Sanki bir an hayal alemine dalmış olandan bitenden haberdar değildi. Bir gürültü kopmuştu hemen yanında sayılabilecek 40-50 metre ileride, birisinin denizin içinde çırpındığını gördü. Nasıl olmuştu! olayı görmemişti.Hemen orada bulunan kendisi gibi oltayla balık avcılığı yapan bir başkası hiç düşünmeden denize atladığını gördü, suda çırpınan genç belli ki yüzme bilmiyordu. Atlayan balıkçı bir çırpıda gencin yanına gitti. Tuttu kolundan, ağır ağır kıyıya taşıdı. Bizimde yardımımızla genci çıkardık kenara. Suskundu genç, nasıl oldu da oradan düşmüştü denize, sorulara cevapta vermiyordu, çok bitkindi. Bir süre boş etrafa bakındıktan sonra, kovadan boşalırcasına göz yaşı ve hıçkırıkla ağlamaya başladı. Ağladıkça gözyaşı boşaldı. Sustu bir süre sonra kalktı ayağa yürümeye başladı. Kolundan tuttuk gitmesine engel olmak istedik. Beni bırakın dercesine sinirli ve emir vaki bakışı, bıraktık hep birlikte kolunu. Gitmek istemiyorcasına ağır ağır hareketle yürümeye çalıştı. 20-30 adım sonra yere yığıldı kaldı. Hemen telefona sarıldım, 112 acili aradım. Bir süre sonra gökyüzünü yırtarcasına ambulansın siren sesini duyduk, daha sonrada kendisini gördük. Ambulanstan inen doktor ve sağlık görevlileri genci hayata döndürmek için çabaladılar. Bir taraftan kalp masajı, bir taraftan da suni teneffüs. Ne kadar çabaladılarsa nafile, döndüremediler hayata genci. Cansız bedenini aldılar, acı acı çalan siren sesiyle çıktılar yola.

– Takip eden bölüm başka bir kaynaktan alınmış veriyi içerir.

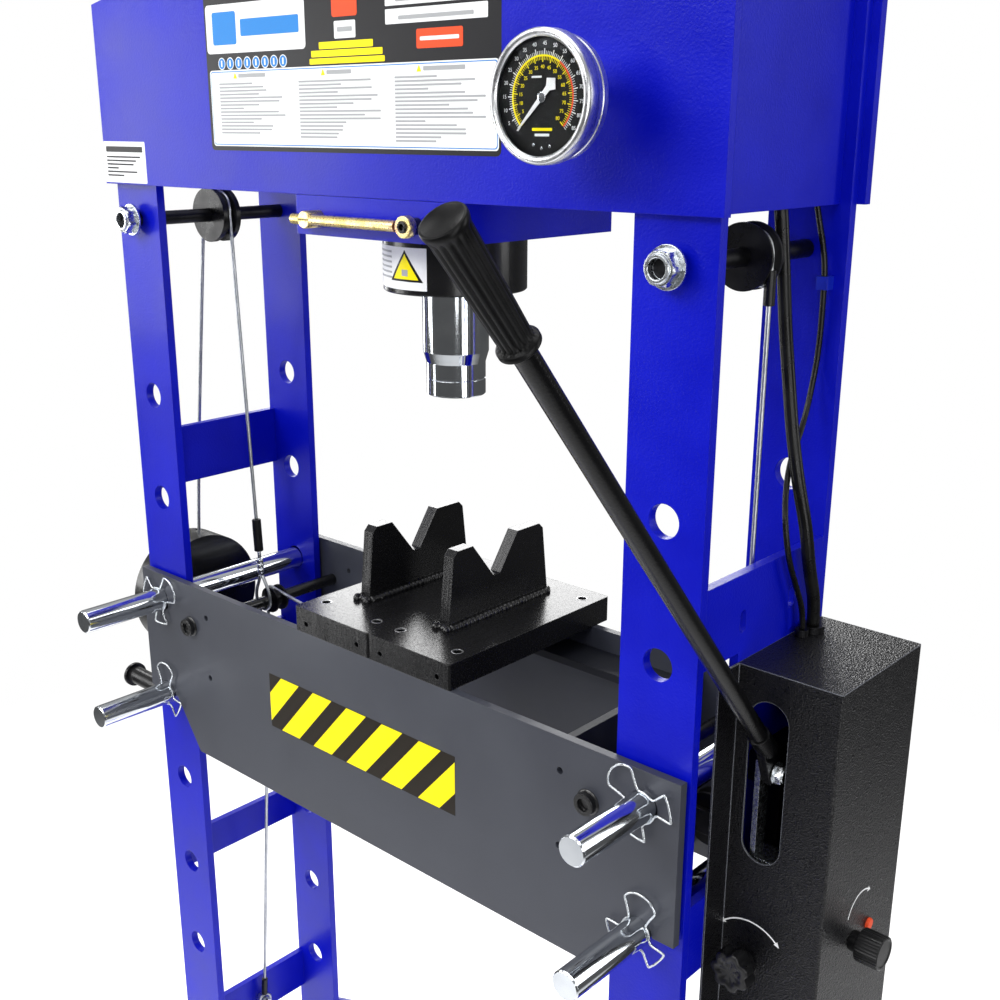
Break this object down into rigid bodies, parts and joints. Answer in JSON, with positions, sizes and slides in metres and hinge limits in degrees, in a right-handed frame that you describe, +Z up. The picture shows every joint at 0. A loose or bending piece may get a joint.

Bir süre sonra ambulansın siren sesi daha henüz kaybolmuştu ki, bu sefer polis arabasının siren sesi, geldi yanımıza durdu polis arabası, indiler arabadan, bakındılar etrafa, hepimizin kimliğini sordular. Olayı görüp görmediğimizi, orada yazdılar çizdiler. Bindirdiler polis arabasına hepimizi... dedik oltalarımız var denize atılı, acele edin o zaman toplayın oltaları, alel acele aldık tüm malzemeleri, bindik polis arabasına. Kısa sürede siren sesiyle birlikte vardık polis karakoluna. Herkeste sessizlik, girildi karakol binasına, oturduk koltuklara. Sırayla aldılar ifadelerimizi.Ortada olmayınca suçlu, bıraktılar hepimizi. Yine sessizlik, çıktı herkes karakoldan dışarı. Hava kararmış, bunca bekleyişten sonra. Herkes kendi yoluna ayrıldık birer birer. Böyle geçti o gün, ölüm, dram gözümün önünde.
Aklımdan geçen, nedendir bu ölümün nedeni? nedir bu kadar zor gelende, ölüme sürükleyen. Zavallı genci bu hale getiren mesele neydi? öğrenemeyeceğiz belki de. İç çeke çeke yürüdüm ev yolunda, bir süre sonra ulaştım eve, elimde olta ve balık koyacağım boş kova. Koydum olta ve kovayı hiç kimseye bir şey demeden çekildim odama, ölen genç hep gözümün önünde. Hep neden oldu bu olay. Cevabını veremediğim bu soru, aklımdan çıkmıyor bir türlü. Acaba oda almış olsaydı bir olta gelir miydi? bu olay başına.